Hédi Turki maltraité
On ne peut passer sous silence le traitement médiatique fait au grand artiste peintre Hédi Turki, le dernier des dinosaures de l’Ecole de Tunis, disparu à l’âge de 97 ans, le jour de la tenue du Sommet arabe à Tunis. Alors que tout le monde avait les yeux rivés vers ce fameux Sommet qui a réuni de nombreux chefs d’Etat et de rois, Hédi Turki a tiré sa révérence sans qu’aucun hommage ne lui soit rendu. Figure de proue de la culture tunisienne, le peintre a été à l’avant-garde des autres peintres de sa génération en imposant une démarche et une conception nouvelle sur la scène picturale de l’époque qui est la figuration, concept rejeté par la majorité des amateurs d’art.

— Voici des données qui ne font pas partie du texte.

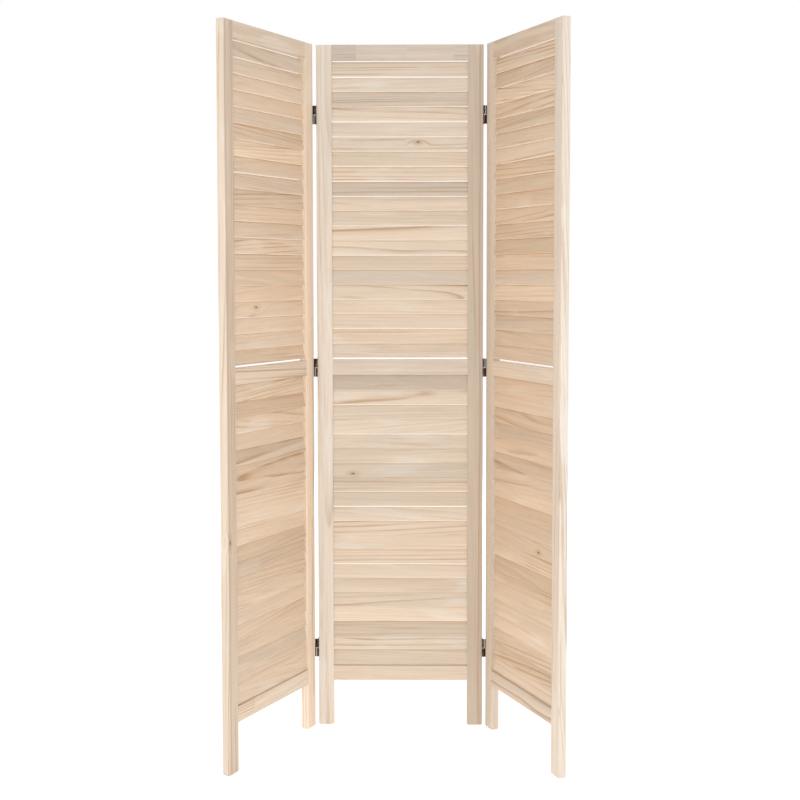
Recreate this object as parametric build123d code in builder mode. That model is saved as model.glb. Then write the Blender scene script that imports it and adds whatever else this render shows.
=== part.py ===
from build123d import *
from math import cos, radians, sin
import os

# Folding screen: three louvred wooden panels joined by two-way hinges, standing with both
# wings swung forward. The origin is on the floor under the middle of the standing screen,
# with the front towards -Y. A panel frame has X to the right and Y to the back as seen
# from the front, Z up, and its origin at the foot of the panel's left edge, mid thickness.

# Panels
panel_width = 412.0
panel_height = 1700.0
panel_thick = 20.0
stile_width = 38.0
rail_height = 37.0
leg_height = 115.0
mid_rail_low = 889.0
edge_ease = 1.2
foot_chamfer = 3.5

# Rail tenons and their mortises
tenon_length = 24.0
tenon_thick = 8.0
tenon_height = 27.0
tenon_clearance = 0.1
mortise_end_gap = 1.0

# Louvre slats and their housings in the stiles
slats_per_bank = 20
slat_width = 37.5
slat_thick = 5.0
slat_tilt = 10.0
slat_gap_low = 3.0
slat_gap_top = 3.0
housing_depth = 6.0
housing_clearance = 0.15
slat_end_gap = 0.5

# Two-way hinges, three in each gap between panels
hinge_height = 45.0
bottom_hinge = 199.0
mid_hinge_rise = 17.0
top_hinge_drop = 171.0
sheet = 1.2
pin_radius = 1.2
pin_clearance = 0.05
pin_stand_off = 3.0
pin_end = 0.4
knuckle_gap = 0.6
knuckle_notch = 0.5
roll_angle = 260.0
leaf_width = 20.0

# How far each wing is swung forward from flat, in degrees
left_fold = 66.0
right_fold = 69.0

# Worked out for the panels
opening_width = panel_width - 2 * stile_width
rail_levels = (leg_height, mid_rail_low, panel_height - rail_height)
lower_opening = mid_rail_low - leg_height - rail_height
upper_opening = panel_height - mid_rail_low - 2 * rail_height
slat_rise = slat_width * cos(radians(slat_tilt)) + slat_thick * sin(radians(slat_tilt))
slat_entry = housing_depth - slat_end_gap

# Worked out for the hinges. Across the gap lie the centre leaf, the link and the wing leaf,
# and each knuckle is the sheet rolled round its pin, so the gap is set by the two barrels.
knuckle_radius = pin_radius + pin_clearance + sheet
roll_radius = knuckle_radius - sheet / 2
panel_gap = 4 * knuckle_radius - sheet
mid_hinge = mid_rail_low + mid_hinge_rise
top_hinge = panel_height - top_hinge_drop
pin_reach = panel_thick / 2 + pin_stand_off
front_pin = (knuckle_radius, -pin_reach)
back_pin = (panel_gap - knuckle_radius, pin_reach)
link_line = 2 * knuckle_radius - sheet / 2


def swing_reach(fold):
    """How far the wing's outer end lies beyond and in front of its front pin."""
    turn = radians(fold)
    along = panel_gap + panel_width - knuckle_radius
    outward = along * cos(turn) + (pin_stand_off + panel_thick) * sin(turn)
    forward = along * sin(turn) - pin_stand_off * cos(turn)
    return outward, forward


left_outward, left_forward = swing_reach(left_fold)
right_outward, right_forward = swing_reach(right_fold)
centre_x = (left_outward - right_outward) / 2
centre_y = (pin_reach + max(left_forward, right_forward) - panel_thick / 2) / 2


def hinge_frame(side):
    """Gap frame on the centre panel's edge: X across the gap, Y to the back."""
    edge = (centre_x + side * panel_width / 2, centre_y, 0)
    return Plane(origin=edge, x_dir=(side, 0, 0), z_dir=(0, 0, side))


def swung_frame(side, fold):
    """The same gap frame once the wing is turned forward about the front pins."""
    axis = Location((front_pin[0], front_pin[1], 0))
    turn = Rotation(0, 0, -fold)
    return Plane(hinge_frame(side).location * axis * turn * axis.inverse())


left_swung = swung_frame(-1, left_fold)
right_swung = swung_frame(1, right_fold)

centre_frame = Plane(
    origin=(centre_x - panel_width / 2, centre_y, 0), x_dir=(1, 0, 0), z_dir=(0, 0, 1)
)
left_frame = Plane(
    origin=left_swung.from_local_coords((panel_gap + panel_width, 0, 0)),
    x_dir=-left_swung.x_dir,
    z_dir=(0, 0, 1),
)
right_frame = Plane(
    origin=right_swung.from_local_coords((panel_gap, 0, 0)),
    x_dir=right_swung.x_dir,
    z_dir=(0, 0, 1),
)


def cross_plane(frame, x):
    """Upright plane across a panel at x: its X runs to the back and its Y up."""
    origin = frame.from_local_coords((x, 0, 0))
    return Plane(origin=origin, x_dir=frame.y_dir, z_dir=frame.x_dir)


def slat_places(low, opening):
    """Middle of each slat of a bank, as (to the back, up)."""
    first = low + slat_gap_low + slat_rise / 2
    pitch = (opening - slat_gap_low - slat_gap_top - slat_rise) / (slats_per_bank - 1)
    return [(0, first + i * pitch) for i in range(slats_per_bank)]


lower_slats = slat_places(leg_height + rail_height, lower_opening)
upper_slats = slat_places(mid_rail_low + rail_height, upper_opening)
rail_places = [(0, low + rail_height / 2) for low in rail_levels]


def save(piece, name):
    piece.part.label = name
    export_step(piece.part, f"parts/{name}.step")


def make_stile(name, frame, left_edge, slats_on_right):
    """Full-height upright whose lower end is the foot."""
    inner_edge = left_edge + (stile_width if slats_on_right else 0)
    inward = -1 if slats_on_right else 1
    with BuildPart() as stile:
        with BuildSketch(frame):
            with Locations((left_edge + stile_width / 2, 0)):
                Rectangle(stile_width, panel_thick)
        extrude(amount=panel_height)
        chamfer(stile.faces().sort_by(Axis.Z)[0].edges(), foot_chamfer)
        uprights = stile.edges().filter_by(Axis.Z).sort_by(Axis(frame.origin, frame.x_dir))
        chamfer(uprights[:2] if slats_on_right else uprights[-2:], edge_ease)
        # Slanted housings, one for each slat end
        with BuildSketch(cross_plane(frame, inner_edge)):
            with Locations(*lower_slats, *upper_slats):
                Rectangle(
                    slat_thick + 2 * housing_clearance,
                    slat_width + 2 * housing_clearance,
                    rotation=-slat_tilt,
                )
        extrude(amount=inward * housing_depth, mode=Mode.SUBTRACT)
        # Mortises for the three rails
        with BuildSketch(cross_plane(frame, inner_edge)):
            with Locations(*rail_places):
                Rectangle(tenon_thick + 2 * tenon_clearance, tenon_height + 2 * tenon_clearance)
        extrude(amount=inward * (tenon_length + mortise_end_gap), mode=Mode.SUBTRACT)
    save(stile, name)


def make_rail(name, frame, place):
    """Crosspiece flush with the stiles, with a tenon at each end."""
    with BuildPart() as rail:
        with BuildSketch(cross_plane(frame, stile_width)):
            with Locations(place):
                Rectangle(panel_thick, rail_height)
        extrude(amount=opening_width)
        with BuildSketch(cross_plane(frame, stile_width - tenon_length)):
            with Locations(place):
                Rectangle(tenon_thick, tenon_height)
        extrude(amount=opening_width + 2 * tenon_length)
    save(rail, name)


def make_slats(name, frame, places):
    """A bank of louvre slats, each with its top edge towards the back."""
    with BuildPart() as bank:
        with BuildSketch(cross_plane(frame, stile_width - slat_entry)):
            with Locations(*places):
                Rectangle(slat_thick, slat_width, rotation=-slat_tilt)
        extrude(amount=opening_width + 2 * slat_entry)
    save(bank, name)


def make_panel(name, frame, left_stile, right_stile):
    make_stile(f"{name}_{left_stile}_stile", frame, 0, True)
    make_stile(f"{name}_{right_stile}_stile", frame, panel_width - stile_width, False)
    for rail, place in zip(("bottom", "mid", "top"), rail_places):
        make_rail(f"{name}_{rail}_rail", frame, place)
    make_slats(f"{name}_lower_slats", frame, lower_slats)
    make_slats(f"{name}_upper_slats", frame, upper_slats)


def cut_knuckle_notch(frame, middle, pin, half):
    """Clears one half of a barrel for the knuckle of the other plate."""
    reach = knuckle_radius + knuckle_notch
    with BuildSketch(frame.offset(middle - half * knuckle_gap / 2)) as notch:
        with Locations(pin):
            Rectangle(2 * reach, 2 * reach)
    depth = half * (hinge_height / 2 + knuckle_gap)
    extrude(notch.sketch, amount=depth, mode=Mode.SUBTRACT)


def make_leaf(name, frame, middle, on_wing):
    """Hinge leaf lying on a stile's edge and rolled round its pin."""
    pin = back_pin if on_wing else front_pin
    along = panel_gap - sheet / 2 if on_wing else sheet / 2
    far_end = pin[1] - leaf_width if on_wing else pin[1] + leaf_width
    with BuildPart() as leaf:
        with BuildSketch(frame.offset(middle - hinge_height / 2)):
            with BuildLine():
                Line((along, far_end), (along, pin[1]))
                CenterArc(pin, roll_radius, 0 if on_wing else 180, roll_angle)
            trace(line_width=sheet)
        extrude(amount=hinge_height)
        cut_knuckle_notch(frame, middle, pin, 1 if on_wing else -1)
    save(leaf, name)


def make_link(name, frame, middle):
    """Link plate rolled one way round the front pin and the other way round the back pin."""
    with BuildPart() as link:
        with BuildSketch(frame.offset(middle - hinge_height / 2)):
            with BuildLine():
                CenterArc(front_pin, roll_radius, 0, -roll_angle)
                Line((link_line, front_pin[1]), (link_line, back_pin[1]))
                CenterArc(back_pin, roll_radius, 180, -roll_angle)
            trace(line_width=sheet)
        extrude(amount=hinge_height)
        cut_knuckle_notch(frame, middle, front_pin, 1)
        cut_knuckle_notch(frame, middle, back_pin, -1)
    save(link, name)


def make_pin(name, frame, middle, pin):
    with BuildPart() as rod:
        with BuildSketch(frame.offset(middle)):
            with Locations(pin):
                Circle(pin_radius)
        extrude(amount=hinge_height / 2 + pin_end, both=True)
    save(rod, name)


def make_hinge(name, side, level, swung):
    """Two-way hinge: the link carries the wing leaf, and both turn about the front pin."""
    still = hinge_frame(side)
    middle = side * level
    make_leaf(f"{name}_centre_leaf", still, middle, False)
    make_pin(f"{name}_front_pin", still, middle, front_pin)
    make_link(f"{name}_link", swung, middle)
    make_pin(f"{name}_back_pin", swung, middle, back_pin)
    make_leaf(f"{name}_wing_leaf", swung, middle, True)


os.makedirs("parts", exist_ok=True)

make_panel("left_wing", left_frame, "outer", "inner")
make_panel("centre", centre_frame, "left", "right")
make_panel("right_wing", right_frame, "inner", "outer")

for height, level in (("bottom", bottom_hinge), ("mid", mid_hinge), ("top", top_hinge)):
    make_hinge(f"left_{height}_hinge", -1, level, left_swung)
    make_hinge(f"right_{height}_hinge", 1, level, right_swung)
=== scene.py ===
import math
import random

import bpy
import numpy as np
from mathutils import Matrix, Vector


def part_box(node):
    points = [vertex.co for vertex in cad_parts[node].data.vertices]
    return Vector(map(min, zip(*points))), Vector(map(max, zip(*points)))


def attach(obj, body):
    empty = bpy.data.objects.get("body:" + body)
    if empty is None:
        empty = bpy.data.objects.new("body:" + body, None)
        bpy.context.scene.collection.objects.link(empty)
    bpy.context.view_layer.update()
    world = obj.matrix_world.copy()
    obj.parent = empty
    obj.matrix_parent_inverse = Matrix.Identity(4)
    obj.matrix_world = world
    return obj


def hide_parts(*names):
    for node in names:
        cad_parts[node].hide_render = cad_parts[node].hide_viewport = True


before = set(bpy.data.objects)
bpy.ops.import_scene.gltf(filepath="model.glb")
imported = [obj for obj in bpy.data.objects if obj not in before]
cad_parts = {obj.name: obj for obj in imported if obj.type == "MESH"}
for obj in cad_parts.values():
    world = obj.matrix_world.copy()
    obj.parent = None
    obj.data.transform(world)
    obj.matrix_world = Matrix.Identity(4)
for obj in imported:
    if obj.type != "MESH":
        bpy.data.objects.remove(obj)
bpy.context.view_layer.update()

# Sizes of the screen, in metres, as its solids have them. A panel frame has X to the right
# and Y to the back as seen from the front, Z up, from the foot of the panel's left edge.
PANEL_WIDTH = 0.412
PANEL_HEIGHT = 1.7
PANEL_THICK = 0.020
STILE_WIDTH = 0.038
RAIL_HEIGHT = 0.037
RAIL_LEVELS = {"bottom": 0.115, "mid": 0.889, "top": 1.663}
SLATS_PER_BANK = 20
SLAT_WIDTH = 0.0375
SLAT_THICK = 0.005
SLAT_TILT = math.radians(10)
SLAT_ENTRY = 0.0055
SLAT_GAP_LOW = 0.003
SLAT_GAP_TOP = 0.003
HINGE_LEVELS = {"bottom": 0.199, "mid": 0.906, "top": 1.529}
PIN_ACROSS = 0.00245
PIN_REACH = 0.013
PANEL_GAP = 0.0086
LEAF_SHEET = 0.0012
LEAF_MIDDLE = 0.0115
SCREW_RADIUS = 0.0023
SCREW_DEPTH = 0.0009
SCREW_PROUD = 0.00015
SCREW_SPREAD = 0.026
SCREW_SLOT = (0.0009, 0.0008, 0.0028)
LEFT_FOLD = math.radians(66)
RIGHT_FOLD = math.radians(69)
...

Le traitement médiatique réservé à cet artiste n’était pas du tout à la hauteur de son talent. L’exemple le plus flagrant est celui d’El Hiwar Etounsi. L’élément VTR présenté dans l’émission «Tounes El Yaoum» était à côté de la plaque. Les œuvres présentées au cours d’un reportage ne sont pas celles de Hédi Turki mais d’un autre peintre, ce qui dénote d’un manque de précision dans le traitement des sujets de la part de l’équipe de Meriem Belkadhi mais aussi de l’absence de culture et de l’ignorance des reporters ainsi que de la présentatrice et des chroniqueurs de l’émission. D’ailleurs, ladite présentatrice n’a pas présenté des excuses et n’est pas revenue sur le sujet pour rectifier le tir. La culture est le dernier souci des médias et ne représente qu’une toute petite goutte dans un océan où surfent les médiocres et les incultes. Sous d’autres cieux, l’information de la mort d’un artiste de la trempe de Hédi Turki passe la première dans l’ordre de priorité des informations fournies par le JT. Chez nous, l’artiste n’a pas de place et n’a aucune visibilité médiatique. On lui préfère les comiques, les déchets poubelles ou les futilités. C’est cela la «culture» qu’on offre aux téléspectateurs pour mieux les abrutir.